+++ Dataset extract
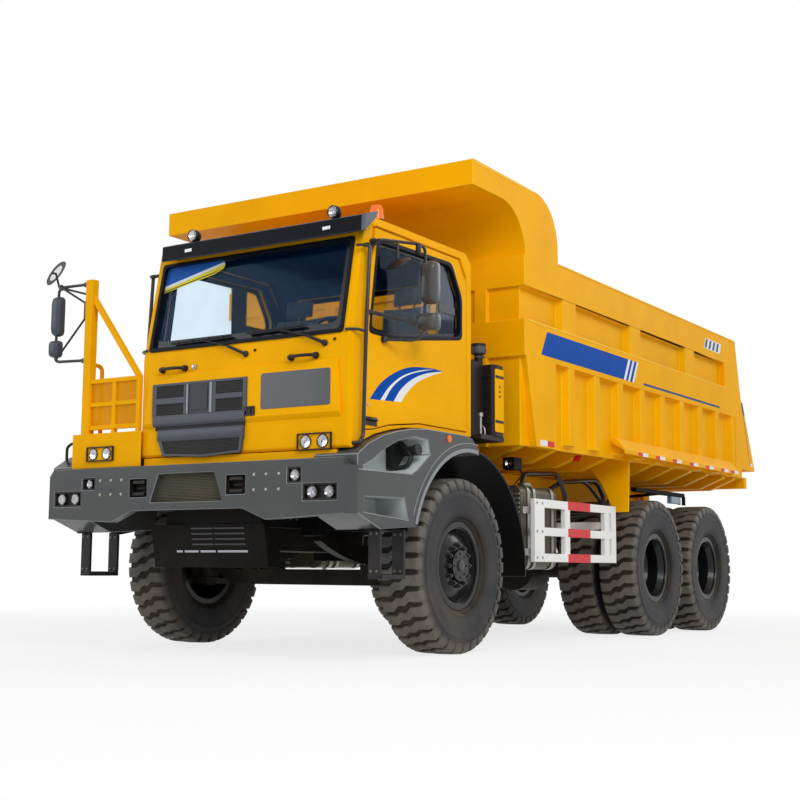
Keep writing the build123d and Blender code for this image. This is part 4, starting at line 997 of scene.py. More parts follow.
MARKER_ORANGE = finish("marker orange", (248, 120, 22), 0.2, dust=0.05, coat=0.4)
bm = bmesh.new()
add_knob(bm, [(-0.002, 0.03), (0.006, 0.03), (0.012, 0.022), (0.013, 0.0)],
         (FENDER_SIDE_X, -2.882, 1.654), X_AXIS, 24, BOTH)
made("side_markers", bm, MARKER_ORANGE, slot="grey_paint")

# ================================================================ inner mudguards
# Black rubber sheets behind the front wheels, their rolled edges in a lighter grey as a
# painted highlight. A black splash plate closes each wheel house towards the frame.
RUBBER_SHEET = finish("rubber sheet", (8, 8, 9), 0.6, dust=0.04, grain=150.0,
                      depth=0.0008, shine=0.1)
eased_part("inner_mudguards", 0.003, RUBBER_SHEET, finish("rubber edge highlight", (74, 76, 80), 0.5))
SPLASH_OUTLINE = [(-3.3, 1.385), (-3.3, 1.69), (-1.72, 1.69), (-1.72, 1.385)]
bm = bmesh.new()
add_prism(bm, SPLASH_OUTLINE, "x", 1.046, 1.052, BOTH)
add_block(bm, (1.046, -1.74, 1.56), (0.48, -1.732, 1.69), BOTH)
made("splash_plates", bm, RUBBER_SHEET)

# ================================================================ ladders
# A ladder with one serrated tread hangs below each fender from a dark bracket plate. Pressed
# steel, black, with red shields on the stringers and bolts near their tops and feet.
STRINGER_RED = finish("stringer red", (92, 16, 18), 0.4, dust=0.15)
LADDER_BLACK = finish("ladder black", (22, 23, 28), 0.4, dust=0.08)
eased_part("access_steps", 0.002, LADDER_BLACK)
bm = bmesh.new()
add_block(bm, (1.382, -3.4675, 0.625), (1.4785, -3.4655, 0.925), BOTH)
made("stringer_shields", bm, STRINGER_RED, bevel=0.0008)
TOOTH = [(-3.775, 0.613), (-3.755, 0.613), (-3.765, 0.621)]
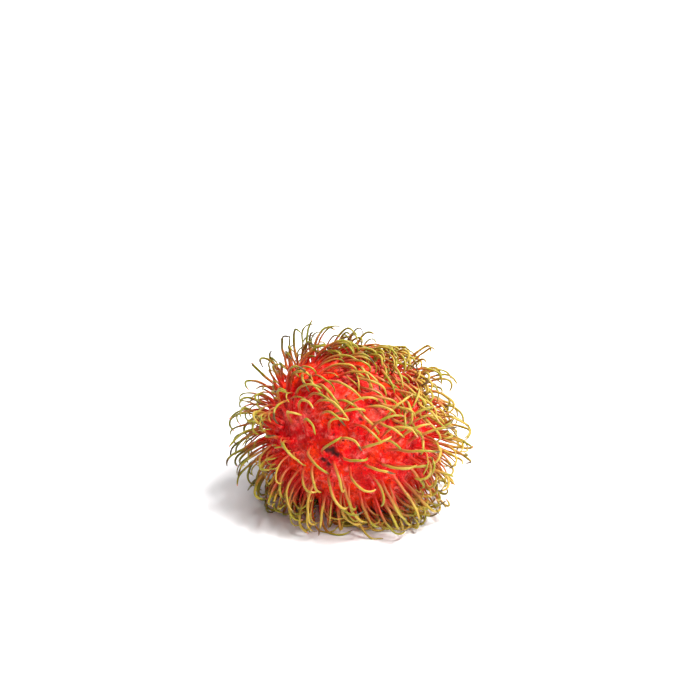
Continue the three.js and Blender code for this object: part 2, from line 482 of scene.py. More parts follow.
def smooth_line(joints, steps):
    """A smooth curve through the joints, as evenly spaced points"""
    joints = [2 * joints[0] - joints[1], *joints, 2 * joints[-1] - joints[-2]]
    dense = []
    for a, b, c, d in zip(joints, joints[1:], joints[2:], joints[3:]):
        for i in range(CURVE_PARTS):
            t = i / CURVE_PARTS
            dense.append(
                0.5 * (2 * b + (c - a) * t + (2 * a - 5 * b + 4 * c - d) * t * t
                       + (3 * b - 3 * c + d - a) * t ** 3)
            )
    dense.append(joints[-2])
    dense = np.array(dense)
    walked = np.concatenate([[0], np.cumsum(np.linalg.norm(np.diff(dense, axis=0), axis=1))])
    wanted = np.linspace(0, walked[-1], steps + 1)
    even = np.stack([np.interp(wanted, walked, dense[:, i]) for i in range(3)], axis=1)
    return even, walked[-1]


class SpineMesh:
    """Gathers the corners and faces of many spines"""

    def __init__(self, sides, steps):
        self.sides = sides
        self.steps = steps
        self.points = []
        self.faces = []
        self.along = []
        self.tint = []
        self.dry = []

    def add(self, joints, outward, radii, draw, ripe=1.0):
        """Sweeps an oval section along a smooth line; an unripe spine keeps more of its root's red"""
        line, length = smooth_line(joints, self.steps)
        shares = np.linspace(0, 1, self.steps + 1)
        line = self.bent(line, shares, length, draw)
        swelling = np.sin(draw.uniform(0, SWELLING_PHASE) + shares * length * SWELLING_RATE)
        radius = np.interp(shares, *radii) * (1 + SWELLING * swelling)
        tint = draw.random()
        dry = draw.random()
        start = len(self.points)
        self.sweep(line, radius, np.interp(shares, *FLATNESS), outward)
        added = len(self.points) - start
        self.along += [ripe * share for share in shares for _ in range(self.sides)] + [ripe]
        self.tint += [tint] * added
        self.dry += [dry] * added
        self.join(start)

    def sweep(self, line, radius, flatness, outward):
        """Rings of corners round the line, and one more that closes its end"""
        heading = np.gradient(line, axis=0)
        heading /= np.linalg.norm(heading, axis=1, keepdims=True)
        side = Vector(heading[0]).cross(Vector(heading[-1]))
        if side.length < STRAIGHT:
            side = Vector(outward).orthogonal()
        side.normalize()
        for k in range(self.steps + 1):
            way = Vector(heading[k])
            side = (side - way * side.dot(way)).normalized()
            up = way.cross(side)
            for i in range(self.sides):
                turn = 2 * math.pi * i / self.sides
                corner = (
                    Vector(line[k])
                    + side * (radius[k] * math.cos(turn))
                    + up * (radius[k] * flatness[k] * math.sin(turn))
                )
                self.points.append(corner)
        self.points.append(Vector(line[-1]) + Vector(heading[-1]) * (POINT_LENGTH * radius[-1]))

    def bent(self, line, shares, length, draw):
        """Small bends of the spine's own, and a tighter hook at most ends"""
        if draw.random() < HOOKED_SHARE:
            line = self.hooked(line, shares, draw.uniform(*HOOK_ANGLES))
        waves = np.zeros_like(line)
        for wave in WAVES:
            way = np.array([draw.gauss(0, 1) for _ in range(3)])
            phase = draw.uniform(0, 2 * math.pi)
            turn = shares[:, None] * length / WAVE_SPAN * 2 * math.pi * wave
            waves += way * np.sin(phase + turn) / wave
        grown = np.clip((shares - WAVE_START) / WAVE_GROWTH, 0, 1)[:, None]
        fade = grown * (1 - WAVE_LOSS * shares[:, None])
        return line + WAVE_HEIGHT * waves * fade

    def hooked(self, line, shares, angle):
        """The line with its last part rolled up further the way that it already curls"""
        axis = Vector(line[1] - line[0]).cross(Vector(line[-1] - line[-2]))
        if axis.length == 0:
            return line
        axis.normalize()
        points = [Vector(p) for p in line]
        ends = [points[0]]
        for k in range(1, len(points)):
            turned = Quaternion(axis, angle * max(0.0, shares[k] - HOOK_START) / (1 - HOOK_START))
            ends.append(ends[-1] + turned @ (points[k] - points[k - 1]))
        return np.array(ends)

    def join(self, start):
        """Faces between the rings that begin at a corner's number"""
        for k in range(self.steps):
            for i in range(self.sides):
                j = (i + 1) % self.sides
                low = start + k * self.sides
                self.faces.append((low + i, low + j, low + self.sides + j, low + self.sides + i))
        last = start + self.steps * self.sides
        for i in range(self.sides):
            self.faces.append((last + i, last + (i + 1) % self.sides, last + self.sides))
        self.faces.append(tuple(start + i for i in reversed(range(self.sides))))

    def piece(self, name, material):
        points = np.array(self.points)
        points[:, 2] = np.maximum(points[:, 2], TABLE_GAP)
        piece = new_piece(name, points, self.faces, material)
        store(piece, "along", self.along)
        store(piece, "tint", self.tint)
        store(piece, "dry", self.dry)
        return piece


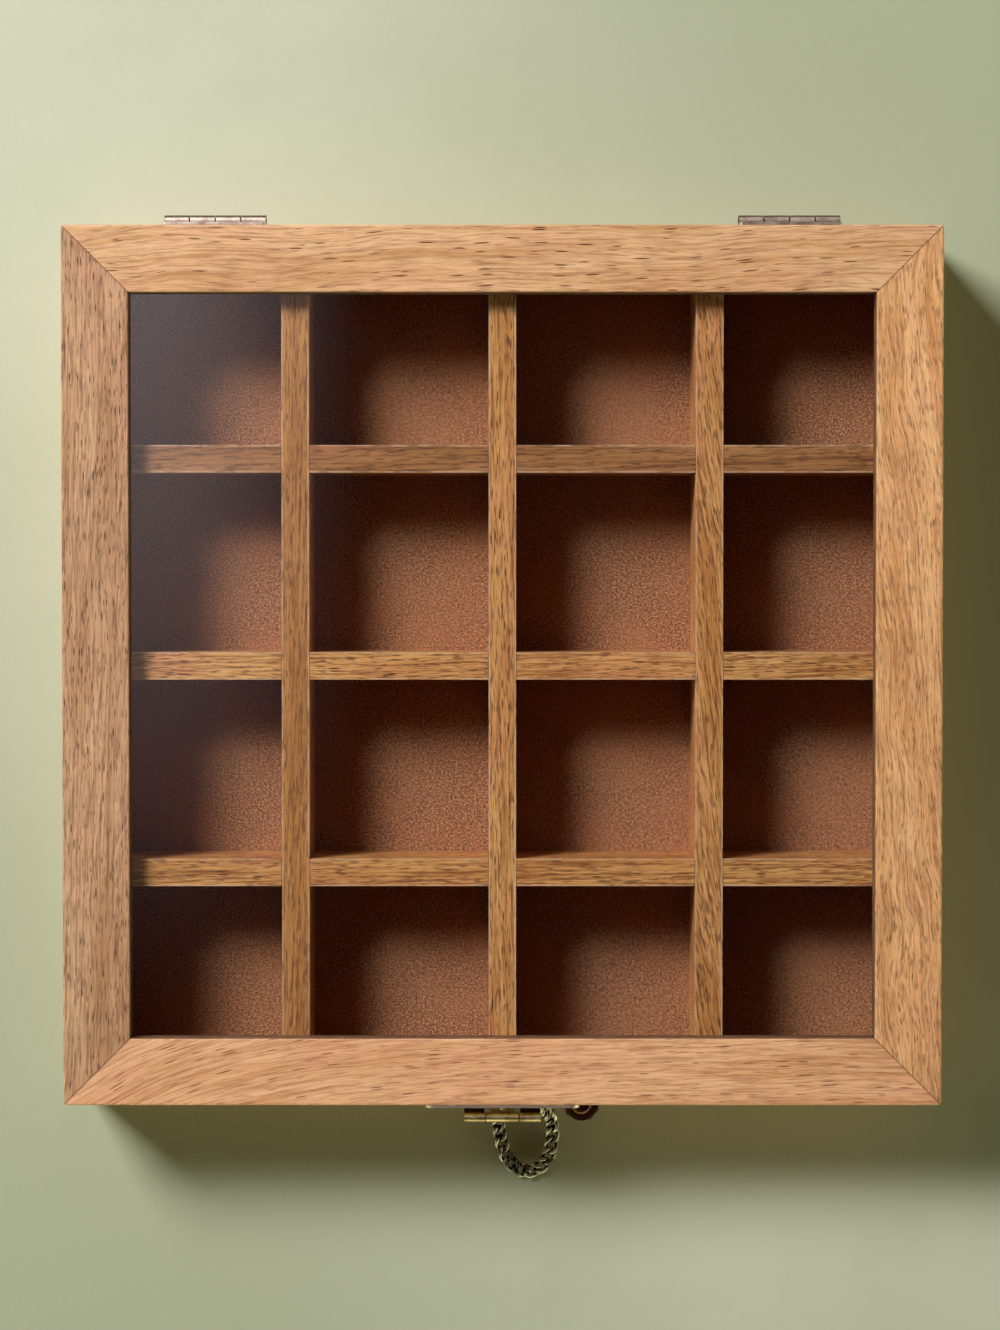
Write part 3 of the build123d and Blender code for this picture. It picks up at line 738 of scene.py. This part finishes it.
++++++
- [Your goal] Copy all the records above exactly, missing none.

- [Correct result]
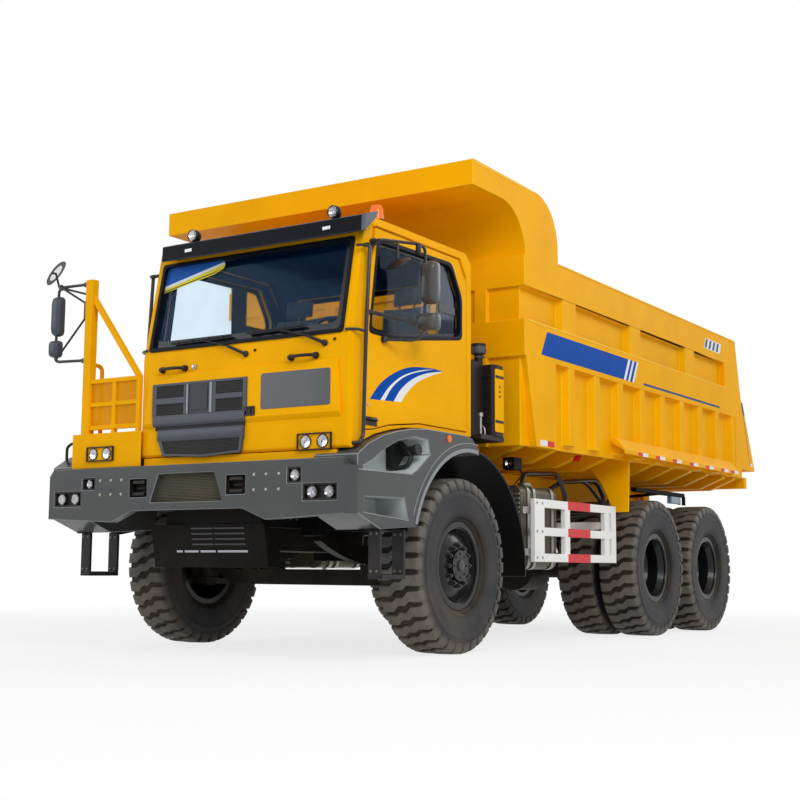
Keep writing the build123d and Blender code for this image. This is part 4, starting at line 997 of scene.py. More parts follow.
MARKER_ORANGE = finish("marker orange", (248, 120, 22), 0.2, dust=0.05, coat=0.4)
bm = bmesh.new()
add_knob(bm, [(-0.002, 0.03), (0.006, 0.03), (0.012, 0.022), (0.013, 0.0)],
         (FENDER_SIDE_X, -2.882, 1.654), X_AXIS, 24, BOTH)
made("side_markers", bm, MARKER_ORANGE, slot="grey_paint")

# ================================================================ inner mudguards
# Black rubber sheets behind the front wheels, their rolled edges in a lighter grey as a
# painted highlight. A black splash plate closes each wheel house towards the frame.
RUBBER_SHEET = finish("rubber sheet", (8, 8, 9), 0.6, dust=0.04, grain=150.0,
                      depth=0.0008, shine=0.1)
eased_part("inner_mudguards", 0.003, RUBBER_SHEET, finish("rubber edge highlight", (74, 76, 80), 0.5))
SPLASH_OUTLINE = [(-3.3, 1.385), (-3.3, 1.69), (-1.72, 1.69), (-1.72, 1.385)]
bm = bmesh.new()
add_prism(bm, SPLASH_OUTLINE, "x", 1.046, 1.052, BOTH)
add_block(bm, (1.046, -1.74, 1.56), (0.48, -1.732, 1.69), BOTH)
made("splash_plates", bm, RUBBER_SHEET)

# ================================================================ ladders
# A ladder with one serrated tread hangs below each fender from a dark bracket plate. Pressed
# steel, black, with red shields on the stringers and bolts near their tops and feet.
STRINGER_RED = finish("stringer red", (92, 16, 18), 0.4, dust=0.15)
LADDER_BLACK = finish("ladder black", (22, 23, 28), 0.4, dust=0.08)
eased_part("access_steps", 0.002, LADDER_BLACK)
bm = bmesh.new()
add_block(bm, (1.382, -3.4675, 0.625), (1.4785, -3.4655, 0.925), BOTH)
made("stringer_shields", bm, STRINGER_RED, bevel=0.0008)
TOOTH = [(-3.775, 0.613), (-3.755, 0.613), (-3.765, 0.621)]
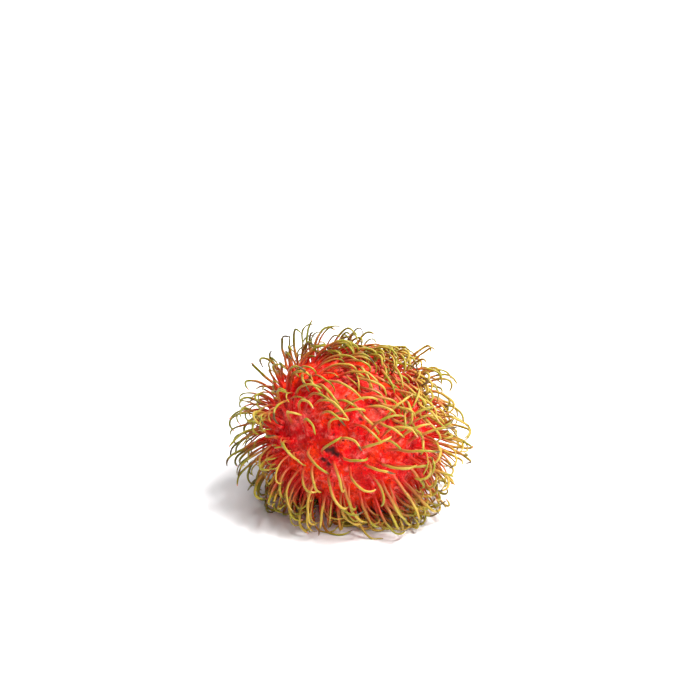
Continue the three.js and Blender code for this object: part 2, from line 482 of scene.py. More parts follow.
def smooth_line(joints, steps):
    """A smooth curve through the joints, as evenly spaced points"""
    joints = [2 * joints[0] - joints[1], *joints, 2 * joints[-1] - joints[-2]]
    dense = []
    for a, b, c, d in zip(joints, joints[1:], joints[2:], joints[3:]):
        for i in range(CURVE_PARTS):
            t = i / CURVE_PARTS
            dense.append(
                0.5 * (2 * b + (c - a) * t + (2 * a - 5 * b + 4 * c - d) * t * t
                       + (3 * b - 3 * c + d - a) * t ** 3)
            )
    dense.append(joints[-2])
    dense = np.array(dense)
    walked = np.concatenate([[0], np.cumsum(np.linalg.norm(np.diff(dense, axis=0), axis=1))])
    wanted = np.linspace(0, walked[-1], steps + 1)
    even = np.stack([np.interp(wanted, walked, dense[:, i]) for i in range(3)], axis=1)
    return even, walked[-1]


class SpineMesh:
    """Gathers the corners and faces of many spines"""

    def __init__(self, sides, steps):
        self.sides = sides
        self.steps = steps
        self.points = []
        self.faces = []
        self.along = []
        self.tint = []
        self.dry = []

    def add(self, joints, outward, radii, draw, ripe=1.0):
        """Sweeps an oval section along a smooth line; an unripe spine keeps more of its root's red"""
        line, length = smooth_line(joints, self.steps)
        shares = np.linspace(0, 1, self.steps + 1)
        line = self.bent(line, shares, length, draw)
        swelling = np.sin(draw.uniform(0, SWELLING_PHASE) + shares * length * SWELLING_RATE)
        radius = np.interp(shares, *radii) * (1 + SWELLING * swelling)
        tint = draw.random()
        dry = draw.random()
        start = len(self.points)
        self.sweep(line, radius, np.interp(shares, *FLATNESS), outward)
        added = len(self.points) - start
        self.along += [ripe * share for share in shares for _ in range(self.sides)] + [ripe]
        self.tint += [tint] * added
        self.dry += [dry] * added
        self.join(start)

    def sweep(self, line, radius, flatness, outward):
        """Rings of corners round the line, and one more that closes its end"""
        heading = np.gradient(line, axis=0)
        heading /= np.linalg.norm(heading, axis=1, keepdims=True)
        side = Vector(heading[0]).cross(Vector(heading[-1]))
        if side.length < STRAIGHT:
            side = Vector(outward).orthogonal()
        side.normalize()
        for k in range(self.steps + 1):
            way = Vector(heading[k])
            side = (side - way * side.dot(way)).normalized()
            up = way.cross(side)
            for i in range(self.sides):
                turn = 2 * math.pi * i / self.sides
                corner = (
                    Vector(line[k])
                    + side * (radius[k] * math.cos(turn))
                    + up * (radius[k] * flatness[k] * math.sin(turn))
                )
                self.points.append(corner)
        self.points.append(Vector(line[-1]) + Vector(heading[-1]) * (POINT_LENGTH * radius[-1]))

    def bent(self, line, shares, length, draw):
        """Small bends of the spine's own, and a tighter hook at most ends"""
        if draw.random() < HOOKED_SHARE:
            line = self.hooked(line, shares, draw.uniform(*HOOK_ANGLES))
        waves = np.zeros_like(line)
        for wave in WAVES:
            way = np.array([draw.gauss(0, 1) for _ in range(3)])
            phase = draw.uniform(0, 2 * math.pi)
            turn = shares[:, None] * length / WAVE_SPAN * 2 * math.pi * wave
            waves += way * np.sin(phase + turn) / wave
        grown = np.clip((shares - WAVE_START) / WAVE_GROWTH, 0, 1)[:, None]
        fade = grown * (1 - WAVE_LOSS * shares[:, None])
        return line + WAVE_HEIGHT * waves * fade

    def hooked(self, line, shares, angle):
        """The line with its last part rolled up further the way that it already curls"""
        axis = Vector(line[1] - line[0]).cross(Vector(line[-1] - line[-2]))
        if axis.length == 0:
            return line
        axis.normalize()
        points = [Vector(p) for p in line]
        ends = [points[0]]
        for k in range(1, len(points)):
            turned = Quaternion(axis, angle * max(0.0, shares[k] - HOOK_START) / (1 - HOOK_START))
            ends.append(ends[-1] + turned @ (points[k] - points[k - 1]))
        return np.array(ends)

    def join(self, start):
        """Faces between the rings that begin at a corner's number"""
        for k in range(self.steps):
            for i in range(self.sides):
                j = (i + 1) % self.sides
                low = start + k * self.sides
                self.faces.append((low + i, low + j, low + self.sides + j, low + self.sides + i))
        last = start + self.steps * self.sides
        for i in range(self.sides):
            self.faces.append((last + i, last + (i + 1) % self.sides, last + self.sides))
        self.faces.append(tuple(start + i for i in reversed(range(self.sides))))

    def piece(self, name, material):
        points = np.array(self.points)
        points[:, 2] = np.maximum(points[:, 2], TABLE_GAP)
        piece = new_piece(name, points, self.faces, material)
        store(piece, "along", self.along)
        store(piece, "tint", self.tint)
        store(piece, "dry", self.dry)
        return piece


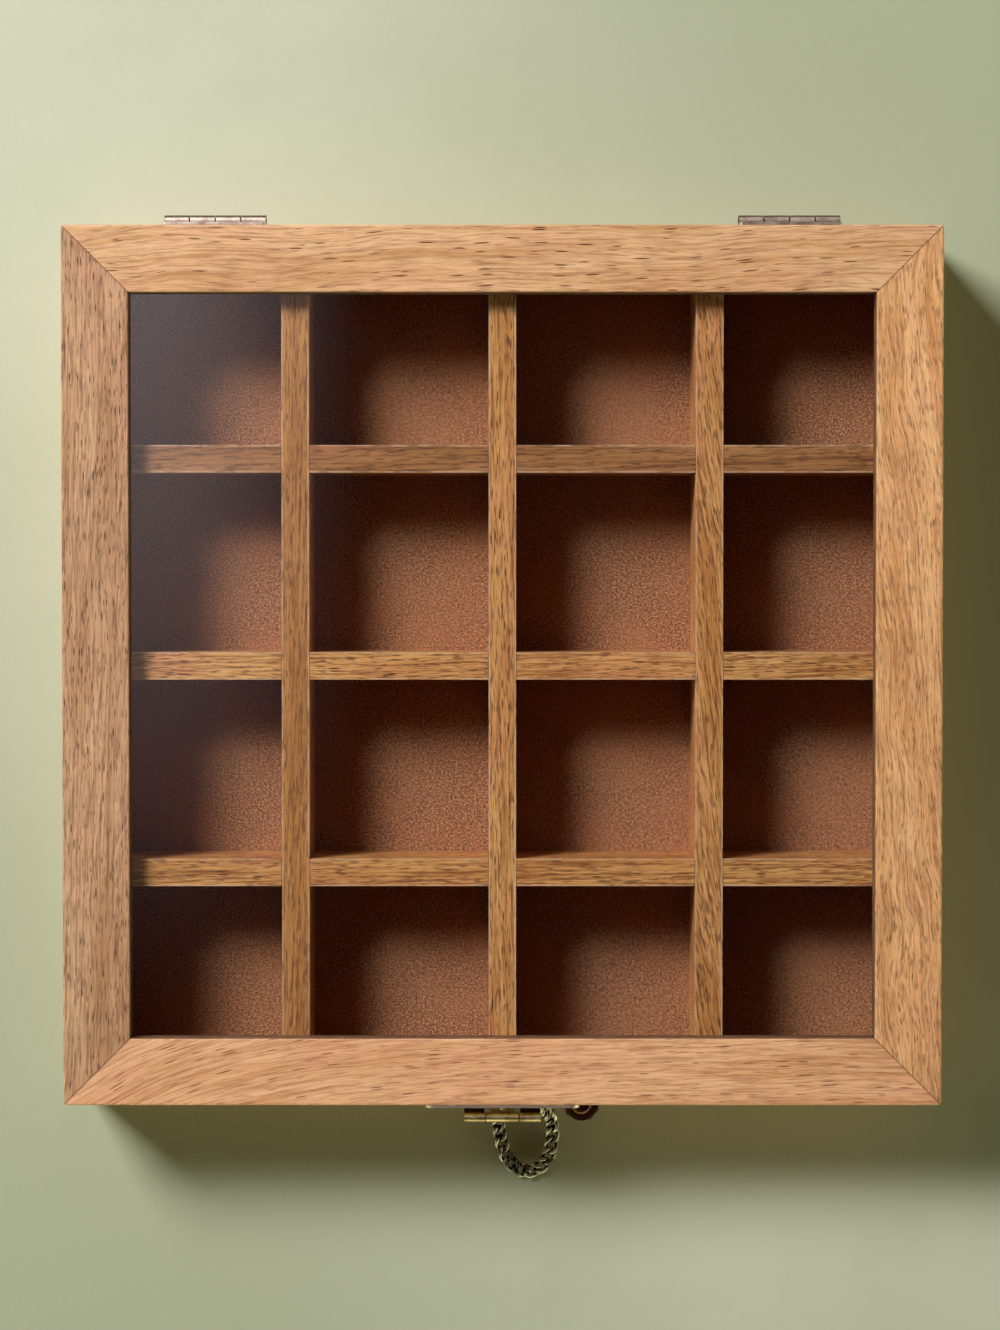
Write part 3 of the build123d and Blender code for this picture. It picks up at line 738 of scene.py. This part finishes it.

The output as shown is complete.